### Aim of the task
Copy out all lines with the word "materials" in them.

### Extracted data
■ ■ ■
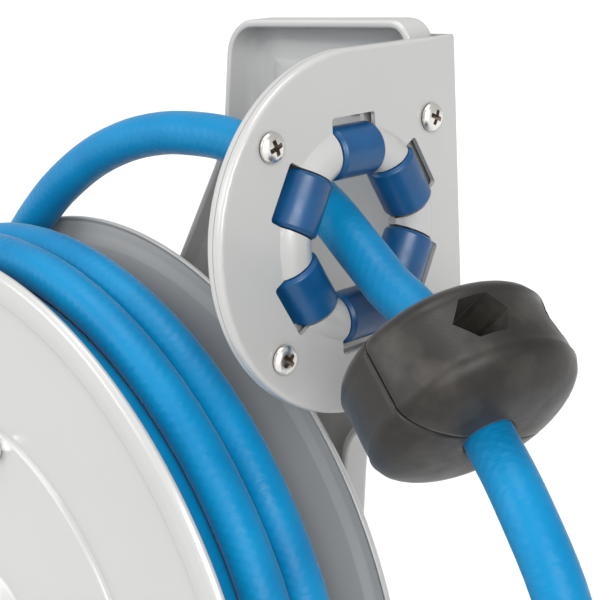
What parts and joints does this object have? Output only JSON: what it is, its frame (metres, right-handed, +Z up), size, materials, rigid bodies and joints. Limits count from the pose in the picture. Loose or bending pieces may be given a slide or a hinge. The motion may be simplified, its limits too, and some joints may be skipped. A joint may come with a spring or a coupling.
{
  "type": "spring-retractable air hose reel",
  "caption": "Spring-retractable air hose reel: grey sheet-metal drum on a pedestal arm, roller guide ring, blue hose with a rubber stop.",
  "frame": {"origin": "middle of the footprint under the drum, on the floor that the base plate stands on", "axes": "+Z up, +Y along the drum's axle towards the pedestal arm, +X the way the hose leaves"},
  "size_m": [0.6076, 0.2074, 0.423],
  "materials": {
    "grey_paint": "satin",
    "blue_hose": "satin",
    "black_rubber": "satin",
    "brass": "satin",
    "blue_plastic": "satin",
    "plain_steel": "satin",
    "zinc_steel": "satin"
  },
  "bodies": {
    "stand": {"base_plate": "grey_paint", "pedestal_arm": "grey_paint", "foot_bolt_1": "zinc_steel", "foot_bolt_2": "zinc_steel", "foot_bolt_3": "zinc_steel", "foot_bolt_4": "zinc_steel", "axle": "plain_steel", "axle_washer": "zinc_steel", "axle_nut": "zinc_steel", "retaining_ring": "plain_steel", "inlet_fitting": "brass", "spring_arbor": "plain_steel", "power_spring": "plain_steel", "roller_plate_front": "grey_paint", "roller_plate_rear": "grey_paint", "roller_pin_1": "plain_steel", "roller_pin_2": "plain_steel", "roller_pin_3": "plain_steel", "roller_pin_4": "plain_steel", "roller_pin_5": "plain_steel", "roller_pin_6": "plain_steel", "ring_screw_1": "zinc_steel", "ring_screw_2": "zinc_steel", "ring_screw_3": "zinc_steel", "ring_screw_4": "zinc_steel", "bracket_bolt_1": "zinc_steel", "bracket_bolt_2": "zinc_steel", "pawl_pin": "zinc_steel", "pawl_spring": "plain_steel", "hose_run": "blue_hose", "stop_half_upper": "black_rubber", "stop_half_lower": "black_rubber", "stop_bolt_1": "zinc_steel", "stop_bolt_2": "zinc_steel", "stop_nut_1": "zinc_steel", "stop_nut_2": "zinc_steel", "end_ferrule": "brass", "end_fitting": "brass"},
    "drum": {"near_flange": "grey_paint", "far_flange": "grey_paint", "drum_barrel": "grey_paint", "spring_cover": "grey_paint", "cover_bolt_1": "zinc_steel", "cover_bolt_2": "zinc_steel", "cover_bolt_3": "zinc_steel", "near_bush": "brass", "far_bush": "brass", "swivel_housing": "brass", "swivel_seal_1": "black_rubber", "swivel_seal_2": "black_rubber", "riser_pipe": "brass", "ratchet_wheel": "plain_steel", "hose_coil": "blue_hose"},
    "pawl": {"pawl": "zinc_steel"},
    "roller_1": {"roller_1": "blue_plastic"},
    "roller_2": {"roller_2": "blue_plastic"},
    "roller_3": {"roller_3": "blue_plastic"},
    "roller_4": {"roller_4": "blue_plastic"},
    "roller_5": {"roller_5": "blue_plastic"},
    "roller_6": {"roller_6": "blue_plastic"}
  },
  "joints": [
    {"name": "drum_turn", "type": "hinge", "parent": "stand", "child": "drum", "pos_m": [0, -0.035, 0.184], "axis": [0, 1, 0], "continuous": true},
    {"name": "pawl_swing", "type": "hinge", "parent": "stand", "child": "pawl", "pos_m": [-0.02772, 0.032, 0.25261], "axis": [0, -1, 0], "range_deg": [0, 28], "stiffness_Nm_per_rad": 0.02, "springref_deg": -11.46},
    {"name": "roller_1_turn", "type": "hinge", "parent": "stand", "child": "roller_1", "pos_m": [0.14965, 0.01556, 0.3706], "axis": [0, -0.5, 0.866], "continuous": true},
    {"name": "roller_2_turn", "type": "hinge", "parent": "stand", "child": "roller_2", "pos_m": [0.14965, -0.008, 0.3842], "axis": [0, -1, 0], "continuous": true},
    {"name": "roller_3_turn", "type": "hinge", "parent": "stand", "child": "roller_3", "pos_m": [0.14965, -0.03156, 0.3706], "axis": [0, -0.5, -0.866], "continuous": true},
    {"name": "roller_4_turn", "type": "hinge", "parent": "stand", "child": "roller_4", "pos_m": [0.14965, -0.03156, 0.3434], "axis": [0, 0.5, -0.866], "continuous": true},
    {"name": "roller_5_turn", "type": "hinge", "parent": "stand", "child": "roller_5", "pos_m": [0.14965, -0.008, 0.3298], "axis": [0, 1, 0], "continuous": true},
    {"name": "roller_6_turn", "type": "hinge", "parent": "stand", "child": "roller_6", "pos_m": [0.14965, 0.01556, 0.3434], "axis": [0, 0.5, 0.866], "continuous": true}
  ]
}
■ ■ ■
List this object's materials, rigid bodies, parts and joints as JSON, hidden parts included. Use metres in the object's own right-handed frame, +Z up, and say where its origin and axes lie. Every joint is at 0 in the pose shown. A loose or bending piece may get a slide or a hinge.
■ ■ ■
### Solution for this task
What parts and joints does this object have? Output only JSON: what it is, its frame (metres, right-handed, +Z up), size, materials, rigid bodies and joints. Limits count from the pose in the picture. Loose or bending pieces may be given a slide or a hinge. The motion may be simplified, its limits too, and some joints may be skipped. A joint may come with a spring or a coupling.
  "materials": {
List this object's materials, rigid bodies, parts and joints as JSON, hidden parts included. Use metres in the object's own right-handed frame, +Z up, and say where its origin and axes lie. Every joint is at 0 in the pose shown. A loose or bending piece may get a slide or a hinge.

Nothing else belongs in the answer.